Senate Minority Leader Mitch McConnell said that questions about the bill should be directed to Graham and that most Republican senators "prefer this be handled at the state level." Sen. John Cornyn (R-Texas) suggested Graham had gone a bit rogue with his latest legislation: “That wasn’t a conference decision. It was an individual senator’s decision.”

“There's obviously a split of opinion in terms of whether abortion law should be decided by the states … and those who want to set some sort of minimum standard,” Cornyn said of the 50-member Senate GOP conference. “I would keep an open mind on this but my preference would be for those decisions to be made on a state-by-state basis.”

Graham’s bill bans the procedure nationwide after 15 weeks of pregnancy, a priority of many prominent anti-abortion activists who have been demanding a far more aggressive response from the GOP. It includes exceptions for rape, incest and pregnancies that threaten maternal health.

While public polling shows majority opposition to the Supreme Court's decision in June, it also shows support for some limits on abortion. Republicans have often parried questions about their positions by turning the spotlight onto Democrats, who generally support no legislative limits on terminating pregnancy.

“There is a consensus view by the most prominent pro-life groups in America that this is where America should be at the federal level,” Graham said. “I don't think this is going to hurt us. I think it will more likely hurt [Democrats] when they try to explain to some reasonable person why it's OK to be more like Iran and less like France on abortion.”

Senate Republicans did not broach the subject at their Tuesday strategy lunch, according to attendees.

Nonetheless, the bill could cause especially acute problems for the party's Senate hopefuls. McConnell said he trusted each individual candidate to calibrate their own positions.

Several Republican campaigns did not immediately respond to questions about Graham’s bill, but Herschel Walker, the GOP Senate nominee in Georgia, said he’d back the legislation.
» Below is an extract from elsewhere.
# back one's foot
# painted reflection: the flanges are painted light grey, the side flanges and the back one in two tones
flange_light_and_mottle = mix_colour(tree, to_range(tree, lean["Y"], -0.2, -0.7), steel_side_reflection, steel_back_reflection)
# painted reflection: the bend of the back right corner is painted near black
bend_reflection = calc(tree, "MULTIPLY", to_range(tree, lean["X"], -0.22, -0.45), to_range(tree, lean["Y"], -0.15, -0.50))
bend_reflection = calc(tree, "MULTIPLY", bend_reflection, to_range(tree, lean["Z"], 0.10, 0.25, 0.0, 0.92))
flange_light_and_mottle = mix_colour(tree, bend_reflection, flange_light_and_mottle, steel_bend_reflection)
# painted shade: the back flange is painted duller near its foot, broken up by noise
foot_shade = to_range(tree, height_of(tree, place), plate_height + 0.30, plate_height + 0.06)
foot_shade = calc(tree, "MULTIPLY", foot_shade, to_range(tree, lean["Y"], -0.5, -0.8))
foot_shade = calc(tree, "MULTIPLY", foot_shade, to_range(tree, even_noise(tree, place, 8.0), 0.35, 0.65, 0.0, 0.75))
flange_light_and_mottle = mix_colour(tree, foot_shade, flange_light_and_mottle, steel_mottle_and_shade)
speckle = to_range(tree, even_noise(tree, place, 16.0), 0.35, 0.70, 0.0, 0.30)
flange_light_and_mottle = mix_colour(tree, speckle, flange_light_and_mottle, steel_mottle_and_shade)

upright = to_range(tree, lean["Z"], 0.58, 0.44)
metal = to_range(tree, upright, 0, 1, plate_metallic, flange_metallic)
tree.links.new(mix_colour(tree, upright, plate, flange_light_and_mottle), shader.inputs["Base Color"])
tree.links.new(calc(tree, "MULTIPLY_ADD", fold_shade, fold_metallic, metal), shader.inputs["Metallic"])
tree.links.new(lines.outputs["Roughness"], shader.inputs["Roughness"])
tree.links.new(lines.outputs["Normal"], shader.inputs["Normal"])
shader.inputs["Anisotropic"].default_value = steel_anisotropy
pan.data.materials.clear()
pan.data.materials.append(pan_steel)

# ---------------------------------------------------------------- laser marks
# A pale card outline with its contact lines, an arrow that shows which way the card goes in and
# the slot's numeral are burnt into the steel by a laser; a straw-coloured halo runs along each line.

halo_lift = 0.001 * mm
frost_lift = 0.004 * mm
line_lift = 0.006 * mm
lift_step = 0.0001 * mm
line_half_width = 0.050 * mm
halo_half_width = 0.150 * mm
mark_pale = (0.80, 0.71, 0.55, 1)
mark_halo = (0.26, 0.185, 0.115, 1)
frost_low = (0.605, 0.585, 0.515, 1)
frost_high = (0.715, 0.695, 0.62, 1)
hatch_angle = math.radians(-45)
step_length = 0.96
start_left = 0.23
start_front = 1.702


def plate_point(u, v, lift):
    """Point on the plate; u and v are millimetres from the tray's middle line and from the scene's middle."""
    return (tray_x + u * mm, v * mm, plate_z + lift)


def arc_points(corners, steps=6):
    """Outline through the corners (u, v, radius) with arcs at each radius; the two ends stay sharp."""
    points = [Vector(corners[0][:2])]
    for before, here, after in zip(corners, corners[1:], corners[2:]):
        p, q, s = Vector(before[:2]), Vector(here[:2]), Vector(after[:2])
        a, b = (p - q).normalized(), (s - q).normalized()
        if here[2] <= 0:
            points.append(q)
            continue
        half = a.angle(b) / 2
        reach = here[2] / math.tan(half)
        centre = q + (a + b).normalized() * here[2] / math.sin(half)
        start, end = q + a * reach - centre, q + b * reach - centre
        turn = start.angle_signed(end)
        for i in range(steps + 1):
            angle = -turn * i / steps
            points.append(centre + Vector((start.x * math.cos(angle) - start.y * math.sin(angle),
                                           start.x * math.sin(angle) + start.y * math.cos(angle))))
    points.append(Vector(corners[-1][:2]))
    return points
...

Raphael Warnock wants to protect the killing of babies right up to the moment of birth. We need to do better,” Walker said in a statement to POLITICO. “I am a proud pro-life Christian, and I will always stand up for our unborn children. I believe the issue should be decided at the state level, but I WOULD support this policy.”

Others, however, are steering clear. A spokesperson for Washington GOP Senate nominee Tiffany Smiley said that she opposes the Graham bill and believes that states should decide their abortion laws. And Colorado GOP Senate nominee Joe O’Dea made clear he too doesn’t support the bill as he faces Sen. Michael Bennet (D-Colo.) in the Democratic-leaning state.
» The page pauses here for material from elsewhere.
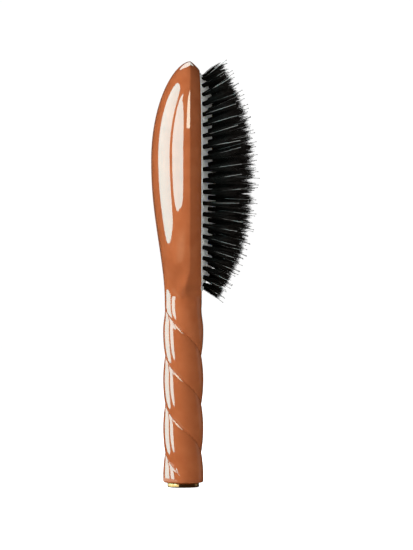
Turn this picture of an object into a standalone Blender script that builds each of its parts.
"""Vanity hairbrush with a pneumatic rubber pad and a twisted handle, standing on its end cap.

Units are metres and +Z is up. The origin is the middle of the end cap's flat underside. +Z runs up
the handle to the tip of the head, and the bristles face +X. Left is -Y, as someone who looks at
the bristles with the head up sees it.
"""
import math

import bmesh
import bpy
from mathutils import Matrix, Vector

# ---- driving dimensions ----

CLEARANCE = 0.0003

# end cap, its stud and the nut cast into the handle
CAP_RADIUS = 0.0084
CAP_HEIGHT = 0.0024
CAP_EDGE_ROUND = 0.0007
SPIGOT_RADIUS = 0.0050
SPIGOT_HEIGHT = 0.0026
STUD_RADIUS = 0.0020
STUD_LENGTH = 0.0150
STUD_CHAMFER = 0.0005
CAP_FLOOR = 0.0012
NUT_RADIUS = 0.0040
NUT_LENGTH = 0.0100

# twisted handle
HANDLE_TOP_Z = 0.0977
HANDLE_RADIUS = 0.01065
NECK_RADIUS = 0.0098
NECK_TAPER_LENGTH = 0.0137
HANDLE_END_ROUND = 0.0010
TWIST_PITCH = 0.0511
FIRST_NOTCH_Z = 0.0183
GROOVE_DEPTH = 0.00128
GROOVE_SHARPNESS = 0.75
GROOVE_FADE_IN_Z = 0.0045
GROOVE_FULL_Z = 0.0125
GROOVE_FADE_OUT_LENGTH = 0.0110

# rubber pad
PAD_HALF_LENGTH = 0.0588
PAD_HALF_WIDTH = 0.0260
PAD_CROWN = 0.0073
PAD_RISE_EASE = 1.3
PAD_RIDGE_HALF_WIDTH = 0.0022
PAD_THICKNESS = 0.0012
PAD_SKIRT_DEPTH = 0.0047
PAD_FLANGE_REACH = 0.0009
PAD_TRAVEL = 0.0045
VENT_RADIUS = 0.0008

# head
RIM_AT_TIP = 0.0050
RIM_AT_SIDE = 0.0070
LIP_WIDTH = 0.0072
LIP_ROUNDNESS = 1.5
CREASE_X = 0.0036
BACK_DEPTH = 0.0170
BACK_PEAK_OFFSET = 0.0115
BACK_TIP_ROUNDNESS = 0.588
BACK_FALL_EASE = 1.15
NECK_FORM_LENGTH = 0.0255
NECK_JOIN_POWER = 3.0
POCKET_DEPTH = 0.0090
FRAME_WIDTH = 0.0022
FRAME_TOP_GAP = 0.0006

# tufts: boar bristle round one long nylon pin, drawn in on a cord behind the pad
TUFT_PITCH = 0.0060
INNER_RING_HALF_WIDTH = 0.0047
TUFT_EDGE_DISTANCE = 0.0029
TUFT_RING_NAMES = ("outer", "second", "third", "inner")
TUFT_SIDES = 5
TUFT_ROOT_RADIUS = 0.00110
TUFT_TIP_RADIUS = 0.00205
PIN_REACH = 0.0024
PIN_RADIUS = 0.0004
CORD_RADIUS = 0.0005
CORD_DEPTH = 0.0011
STEM_PAST_CORD = 0.0007
FAN_ALONG = 0.52
FAN_ACROSS = 0.60
FAN_CENTRE_OFFSET = -0.0045
TIP_HEIGHT = 0.0382
TIP_DROP_END = 0.0190
TIP_DROP_SIDE = 0.0110
TIP_PEAK_OFFSET = 0.0012

# mesh fineness
BODY_POINTS = 24
SECTIONS_PER_TURN = 12
HEAD_SECTIONS = 10
OVAL_POINTS = 36
ROUND_STEPS = 24
ARC_STEPS = 720
SLOPE_STEP = 0.0001
WELD_DISTANCE = 0.00001

# ---- dimensions that follow ----

HANDLE_FOOT_Z = CAP_HEIGHT + CLEARANCE
FRONT_X = NECK_RADIUS
HEAD_HALF_LENGTH = PAD_HALF_LENGTH + RIM_AT_TIP
HEAD_HALF_WIDTH = PAD_HALF_WIDTH + RIM_AT_SIDE
HEAD_CENTRE_Z = HANDLE_TOP_Z + HEAD_HALF_LENGTH
BACK_PEAK_Z = HEAD_CENTRE_Z + BACK_PEAK_OFFSET
TIP_Z = HEAD_CENTRE_Z + HEAD_HALF_LENGTH
POCKET_FLOOR_X = FRONT_X - POCKET_DEPTH
FLANGE_TOP_X = FRONT_X - PAD_SKIRT_DEPTH
STEM_LENGTH = PAD_THICKNESS + CORD_DEPTH + STEM_PAST_CORD
RING_SPACING = ((PAD_HALF_WIDTH - TUFT_EDGE_DISTANCE - INNER_RING_HALF_WIDTH)
                / (len(TUFT_RING_NAMES) - 1))


def smoothstep(value):
    """Ease from 0 to 1, flat at both ends."""
    value = min(max(value, 0.0), 1.0)
    return value * value * (3.0 - 2.0 * value)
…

“A Republican ban is as reckless and tone deaf as is Joe Biden and Chuck Schumer’s hostility to" compromise, said O’Dea, who said he supports protecting abortion access early in pregnancies and applying “sensible limits” to late-term procedures.

Several Republican senators said they are largely disinterested in rallying behind the bill at a critical moment in the battle for the Senate. Republicans are in the chamber's minority at the moment, meaning they couldn't force a vote even if they wanted to. Even if they did, it has nowhere near the 60 votes to pass the Senate.

Sen. Thom Tillis (R-N.C.) called it a “messaging bill” in the current dynamics — one that doesn’t tackle the big themes Republicans are trying to run on in the midterms.

“What I want to do is have a discussion about the inflation numbers today and a number of other things that I think are going to have a consequence in the election,” said Tillis, who has supported Graham’s previous 20-week abortion ban.



Even among Republicans who personally support the bill, some say it’s a potential distraction from their post-Roe-reversal strategy. Since the Supreme Court’s decision, Republicans in both chambers have stuck to a carefully honed message: It's up to individual states to decide their abortion policies.

Yet anti-abortion activists are demanding more. In a letter sent to lawmakers on Monday, dozens of groups called for “important federal policies” including “gestational limits” and “addressing dangerous mail-order chemical abortion” — issues that GOP leaders have said little about since the high court's ruling.

Instead, many across the GOP have been preoccupied with what they see as a more urgent task: Ensuring their candidates can endure the wave of Democratic attacks on abortion that are now dominating the airwaves.

While Republicans have opposed abortion as a formal party stance for decades, many of their candidates are frequently forced to address more precise policy questions such as whether rape survivors should have access to abortion. Several GOP hopefuls have stumbled on that during the current cycle, and Democrats have gone on offense ever since the Roe decision.

Sen. Gary Peters (D-Mich.), who chairs Senate Democrats’ campaign arm, said "it's great that [Republicans are] showing the American people that they're really focused on taking away a fundamental right." Across the Capitol, however, the House GOP’s campaign chief insisted that abortion would not be the dominant issue in November.

Democrats “don’t have a message right now,” Rep. Tom Emmer (R-Minn.) said. He accused Democrats of supporting abortion-access legislation that he called a “Chinese genocide” bill which would allow abortion up until the moment “a child takes its first breath.”

“I call it the Chinese genocide bill because the only two countries with a radical position on abortion like that are China and North Korea,” Emmer added.

A spokesperson for the National Republican Congressional Committee chief clarified that Emmer's comment referred to Democrats’ signature party-line abortion rights bill. That Democratic bill expands access in certain cases while seeking to codify Roe; it does not directly permit unfettered late-term abortion.

Emmer’s reference befuddled his Democratic counterpart as campaigns chief, Rep. Sean Patrick Maloney (D-N.Y.).

“It’s not Chinese genocide, or whatever the hell that is, to say we want to go back to having reproductive freedom,” Maloney said. “I mean, what the hell is he talking about?”